To that end, he secured funding from the Canada 150 Fund and acquired sponsors like Air Canada and RBC, and set to work curating the “Made in Canada 150” show. Open as of today but officially launched March 9, the exhibit features work by 18 artists from across Canada, including Gosse.

“I absolutely wanted to have an aboriginal aspect to it, because they are the First Nations of Canada and I think they are not properly represented in contemporary art, plus I wanted to bring something novel to Miami,” Glémaud said. 

Gosse is a member of the Qalipu Mi’kmaq First Nation Band, who has travelled and taught in a variety of First Nations communities
across the country. He’s known for his use of Mi’kmaq motifs, petroglyphs and hieroglyphs in his work, particularly the
eight-pointed Mi’kmaq star, representing the eight districts of the Mi’kmaq nation in North America.
His work is heavily based in the natural — landscapes, seascapes and animals — and the cultural, and he often fuses contemporary and traditional elements.

Some of his most popular pieces are plays on Andy Warhol’s “Campbell’s Soup Cans,” executed with a Mi’kmaq twist.

Instead of the regular Campbell’s flavours, Gosse chooses traditional soups like rabbit, moose, and caribou.

"The Spirit Bears”

Gosse’s Warhol homage stretches beyond the canvas into sculpture, with a collection of birch bark-covered cans painted Campbell’s style.

Warhol is extremely popular in contemporary work in the United States, Glémaud said, and he’s looking forward to seeing locals’ reception to Gosse’s work.

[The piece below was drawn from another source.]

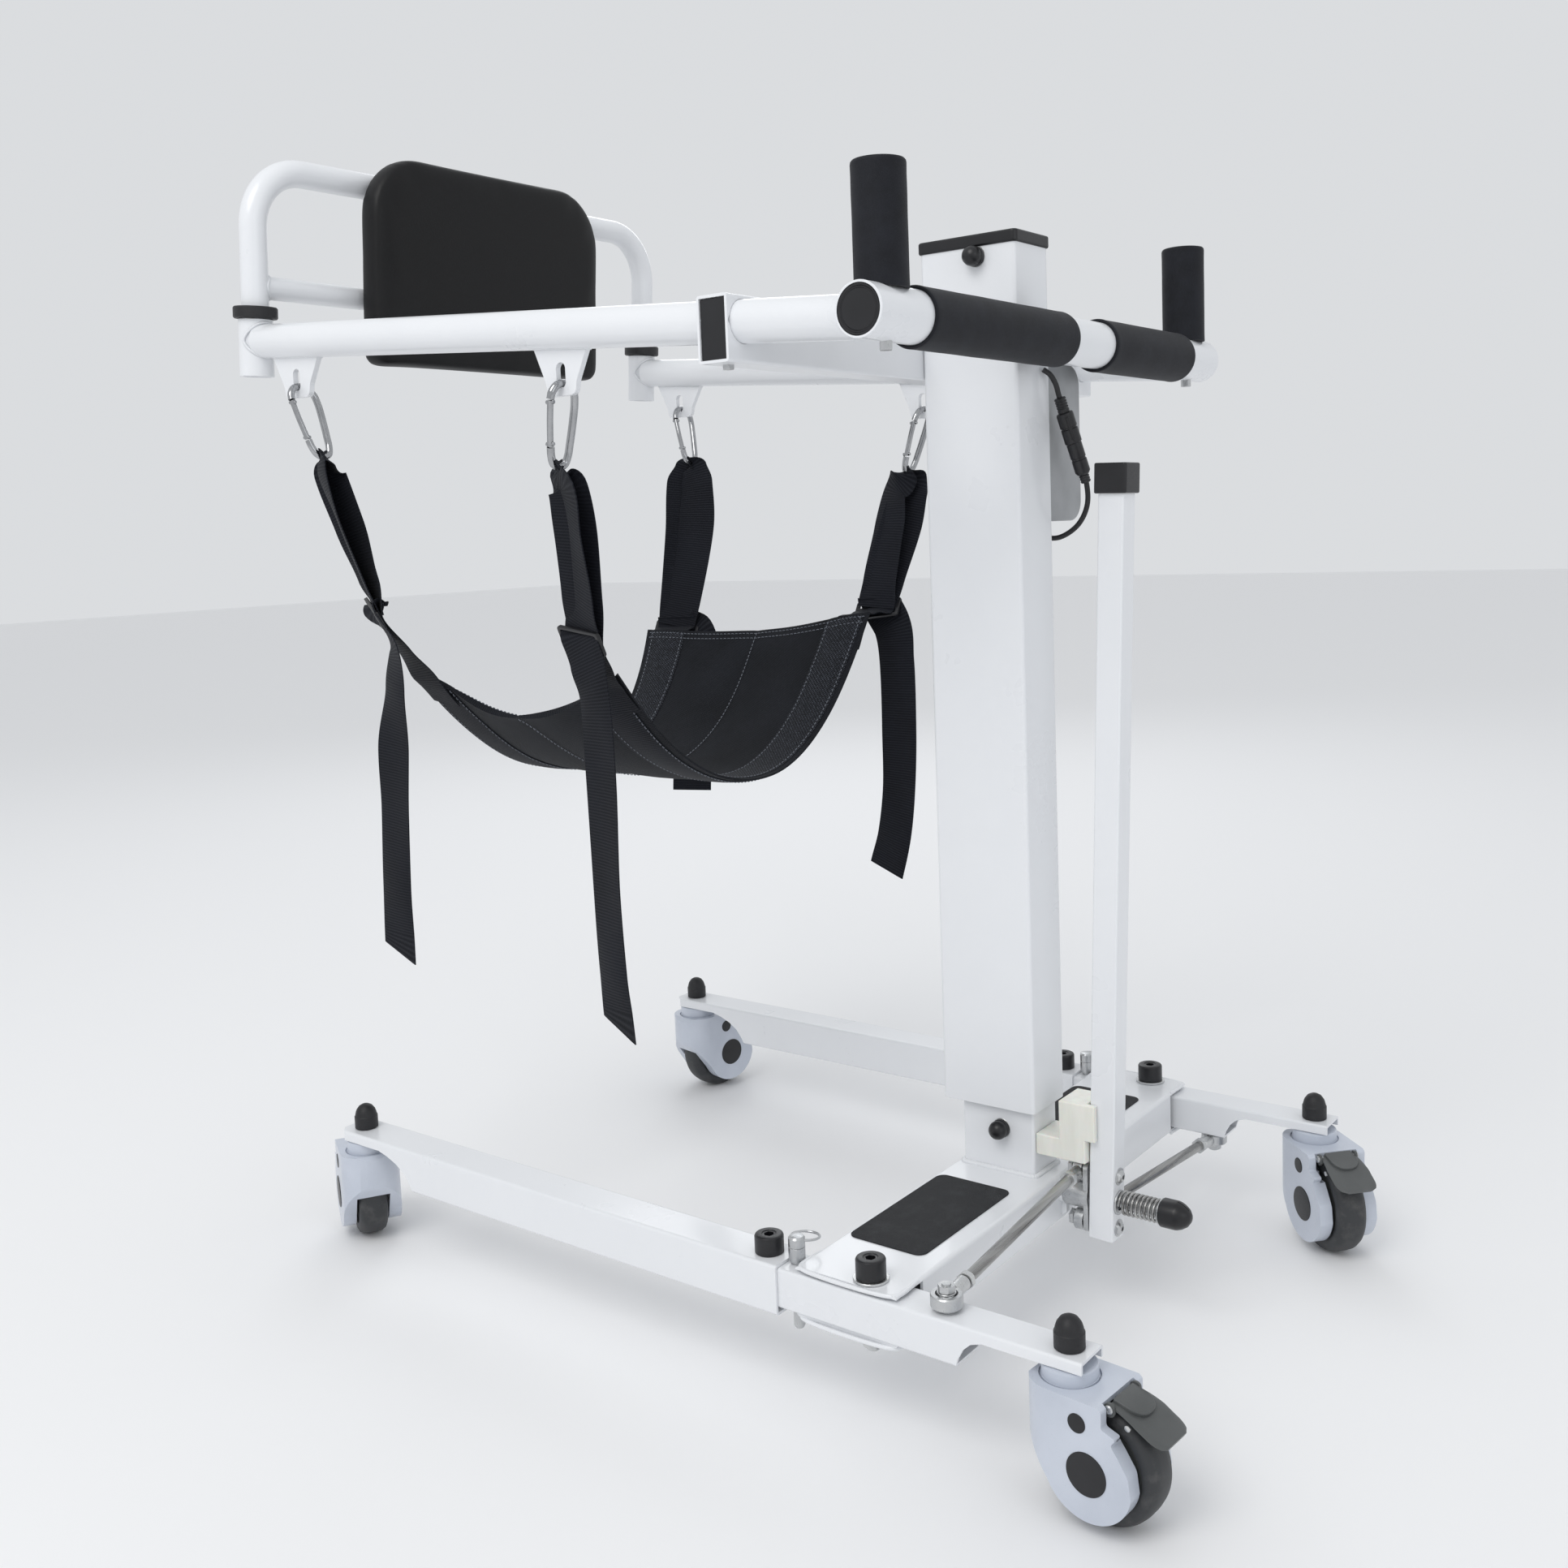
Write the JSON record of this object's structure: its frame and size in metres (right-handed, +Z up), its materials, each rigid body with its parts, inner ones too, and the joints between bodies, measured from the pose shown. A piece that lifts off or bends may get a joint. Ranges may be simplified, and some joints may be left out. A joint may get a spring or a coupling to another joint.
{
  "type": "patient lift hoist",
  "caption": "Wheeled patient lift hoist: spreading leg base with lever, telescoping mast, U-shaped arms with handles, backrest and a strapped sling seat.",
  "frame": {"origin": "on the floor under the centre of the bounding box", "axes": "+Z up, -Y towards the open front with the backrest, +Y towards the push handles, +X towards the near leg"},
  "size_m": [0.6776, 1.0266, 1.183],
  "materials": {
    "white_coat": "gloss powder coat",
    "zinc": "zinc plate",
    "chrome": "bright chrome",
    "black_plastic": "moulded, satin",
    "black_rubber": "moulded, matt",
    "foam": "closed-cell foam, matt",
    "vinyl": "moulded skin, matt",
    "fabric": "woven nylon",
    "grey_plastic": "moulded, satin",
    "caster_grey": "moulded, gloss",
    "tyre": "soft rubber",
    "nylon": "translucent, satin",
    "actuator_black": "satin",
    "box_grey": "satin",
    "cable": "matt"
  },
  "bodies": {
    "base": {"base_crossbeam": "white_coat", "mast_inner_tube": "white_coat", "near_pivot_bolt": "zinc", "far_pivot_bolt": "zinc", "lever_pivot_bolt": "black_plastic", "lever_spring": "zinc", "lever_stop_block": "nylon", "mast_lower_bolt": "black_plastic", "actuator_body": "actuator_black"},
    "lever_swivel": {"lever_hub": "zinc"},
    "lever": {"leg_lever": "white_coat", "lever_cap": "black_plastic"},
    "near_rod": {"near_tie_rod": "zinc"},
    "far_rod": {"far_tie_rod": "zinc"},
    "carriage": {"mast_outer_tube": "white_coat", "mast_cap": "black_plastic", "mast_upper_bolt": "black_plastic", "actuator_rod": "chrome", "control_box": "box_grey", "control_cable": "cable", "arm_crossbar": "white_coat", "near_side_arm": "white_coat", "far_side_arm": "white_coat", "handle_bar": "white_coat", "near_foam_grip": "foam", "far_foam_grip": "foam", "near_post_grip": "foam", "far_post_grip": "foam", "near_front_carabiner": "chrome", "near_rear_carabiner": "chrome", "far_front_carabiner": "chrome", "far_rear_carabiner": "chrome"},
    "backrest": {"backrest_frame": "white_coat", "backrest_pad": "vinyl"},
    "sling": {"sling_seat": "fabric", "near_front_strap": "fabric", "near_rear_strap": "fabric", "far_front_strap": "fabric", "far_rear_strap": "fabric"},
    "near_leg": {"near_leg_stub": "white_coat", "near_front_leg": "white_coat", "near_front_caster_stem": "black_rubber", "near_rear_caster_stem": "black_rubber"},
    "far_leg": {"far_leg_stub": "white_coat", "far_front_leg": "white_coat", "far_front_caster_stem": "black_rubber", "far_rear_caster_stem": "black_rubber"},
    "near_front_swivel": {"near_front_caster_fork": "caster_grey"},
    "near_front_wheel": {"near_front_caster_wheel": "tyre"},
    "far_front_swivel": {"far_front_caster_fork": "caster_grey"},
    "far_front_wheel": {"far_front_caster_wheel": "tyre"},
    "near_rear_swivel": {"near_rear_caster_fork": "caster_grey"},
    "near_rear_wheel": {"near_rear_caster_wheel": "tyre"},
    "near_rear_pedal": {"near_rear_caster_brake_pedal": "grey_plastic"},
    "far_rear_swivel": {"far_rear_caster_fork": "caster_grey"},
    "far_rear_wheel": {"far_rear_caster_wheel": "tyre"},
    "far_rear_pedal": {"far_rear_caster_brake_pedal": "grey_plastic"},
    "near_pin": {"near_lock_pin": "zinc"},
    "far_pin": {"far_lock_pin": "zinc"}
  },
  "joints": [
    {"name": "mast_lift", "type": "slide", "parent": "base", "child": "carriage", "axis": [0, 0, 1], "range_m": [0, 0.3]},
    {"name": "lever_swing", "type": "hinge", "parent": "base", "child": "lever_swivel", "pos_m": [0.01986, 0.29188, 0.118], "axis": [0, -1, 0], "range_deg": [0, 30]},
    {"name": "near_leg_open", "type": "hinge", "parent": "base", "child": "near_leg", "pos_m": [0.29685, 0.23688, 0.108], "axis": [0, 0, 1], "range_deg": [0, 10]},
    {"name": "far_leg_open", "type": "hinge", "parent": "base", "child": "far_leg", "pos_m": [-0.25715, 0.23688, 0.108], "axis": [0, 0, -1], "range_deg": [0, 10]},
    {"name": "near_rod_turn", "type": "hinge", "parent": "lever_swivel", "child": "near_rod", "pos_m": [0.01986, 0.29188, 0.1435], "axis": [0, -1, 0], "range_deg": [-30, 0]},
    {"name": "far_rod_turn", "type": "hinge", "parent": "lever_swivel", "child": "far_rod", "pos_m": [0.01986, 0.29188, 0.0925], "axis": [0, -1, 0], "range_deg": [-30, 0]},
    {"name": "lever_tilt", "type": "hinge", "parent": "lever_swivel", "child": "lever", "pos_m": [0.01986, 0.30408, 0.084], "axis": [-1, 0, 0], "range_deg": [0, 6], "stiffness_Nm_per_rad": 40, "springref_deg": -5.73, "deforming": ["lever_spring"]},
    {"name": "near_front_swivel_turn", "type": "hinge", "parent": "near_leg", "child": "near_front_swivel", "pos_m": [0.29685, -0.42812, 0.11], "axis": [0, 0, 1], "continuous": true},
    {"name": "near_front_wheel_roll", "type": "hinge", "parent": "near_front_swivel", "child": "near_front_wheel", "pos_m": [0.28053, -0.45529, 0.05], "axis": [0.8572, -0.515, 0], "continuous": true},
    {"name": "far_front_swivel_turn", "type": "hinge", "parent": "far_leg", "child": "far_front_swivel", "pos_m": [-0.25715, -0.42812, 0.11], "axis": [0, 0, 1], "continuous": true},
    {"name": "far_front_wheel_roll", "type": "hinge", "parent": "far_front_swivel", "child": "far_front_wheel", "pos_m": [-0.28831, -0.42234, 0.05], "axis": [-0.1822, -0.9833, 0], "continuous": true},
    {"name": "near_rear_swivel_turn", "type": "hinge", "parent": "near_leg", "child": "near_rear_swivel", "pos_m": [0.29685, 0.42088, 0.11], "axis": [0, 0, 1], "continuous": true},
    {"name": "near_rear_wheel_roll", "type": "hinge", "parent": "near_rear_swivel", "child": "near_rear_wheel", "pos_m": [0.29945, 0.45247, 0.05], "axis": [-0.9966, 0.0819, 0], "continuous": true},
    {"name": "near_rear_brake_press", "type": "hinge", "parent": "near_rear_swivel", "child": "near_rear_pedal", "pos_m": [0.30062, 0.46673, 0.1018], "axis": [-0.9966, 0.0819, 0], "range_deg": [0, 10]},
    {"name": "far_rear_swivel_turn", "type": "hinge", "parent": "far_leg", "child": "far_rear_swivel", "pos_m": [-0.25715, 0.42088, 0.11], "axis": [0, 0, 1], "continuous": true},
    {"name": "far_rear_wheel_roll", "type": "hinge", "parent": "far_rear_swivel", "child": "far_rear_wheel", "pos_m": [-0.23569, 0.44421, 0.05], "axis": [-0.7361, 0.6769, 0], "continuous": true},
    {"name": "far_rear_brake_press", "type": "hinge", "parent": "far_rear_swivel", "child": "far_rear_pedal", "pos_m": [-0.22601, 0.45474, 0.1018], "axis": [-0.7361, 0.6769, 0], "range_deg": [0, 10]},
    {"name": "near_pin_pull", "type": "slide", "parent": "near_leg", "child": "near_pin", "axis": [0, 0, 1], "range_m": [0, 0.06]},
    {"name": "far_pin_pull", "type": "slide", "parent": "far_leg", "child": "far_pin", "axis": [0, 0, 1], "range_m": [0, 0.06]},
    {"name": "backrest_lift", "type": "slide", "parent": "carriage", "child": "backrest", "axis": [0, 0.0756, 0.9971], "range_m": [0, 0.12]},
    {"name": "sling_sway", "type": "slide", "parent": "carriage", "child": "sling", "axis": [0, 1, 0], "range_m": [-0.04, 0.04], "stiffness_N_per_m": 60, "deforming": ["near_front_strap", "near_rear_strap", "far_front_strap", "far_rear_strap"]}
  ],
  "couplings": [
    {"joint": "near_leg_open", "follows": "lever_swing", "ratio": 0.3307},
    {"joint": "far_leg_open", "follows": "lever_swing", "ratio": 0.3307},
    {"joint": "near_rod_turn", "follows": "lever_swing", "ratio": -0.97643},
    {"joint": "far_rod_turn", "follows": "lever_swing", "ratio": -0.97643}
  ]
}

“People look at the soup collection and they think it’s just pop art, but the reason I created it is metaphorical,” Gosse, who is represented in St. John’s by the Leyton Gallery of Fine Art, said.
“When native people hunt or fish, they use everything; they don’t waste any part of the animal. They preserve it. They bottle it. We also want to preserve our culture, and there’s a lot to it — we’re not condensed like Campbell’s soup to certain themes and topics. We’re trying to keep the spirit of native culture alive in Newfoundland and Labrador and throughout the world.”

Moved by the spirit

Eleven of Gosse’s pieces will be on display in the “Made in Canada 150” show, including several soup pieces; “Family,” featuring a pair of petroglyph whales encircling a Mi’kmaq star; and a series of pieces in a collection called “My Spiritual Journey: Haida Gwaii to The Rock.” Gosse spent time on the north coast of British Columbia and was inspired by the aboriginal artwork he saw there to create the collection.

“The reason I put those pieces in the show is because they’re from a time when I had an artistic epiphany,” Gosse explained. “Although I was inspired by Ojibway art and Cree art and Haida art, I felt like I needed to do my own from my own culture. I felt I needed to learn about it and all the elements of it.

“What I’m taking to America is all my influences and all my teaching experiences.”

Glémaud said many themes in traditional aboriginal art, including First Nations, African and Australian, are relevant in a contemporary setting, particularly when it comes to nature.

“Even if it’s something that’s been done for thousands and thousands of years, there’s still a freshness to it that exists right now,” he explained.

Gosse, who said he’s thrilled to take part in the Miami exhibit, is excited to present his art — and his message — to another part of the world.

“It’s a great privilege. I’m able to show the unique aspects of our culture and let them know we are trying to preserve it,” he said.

“I’m proud to be Mi’kmaq and I want to show off the beauty of our culture.”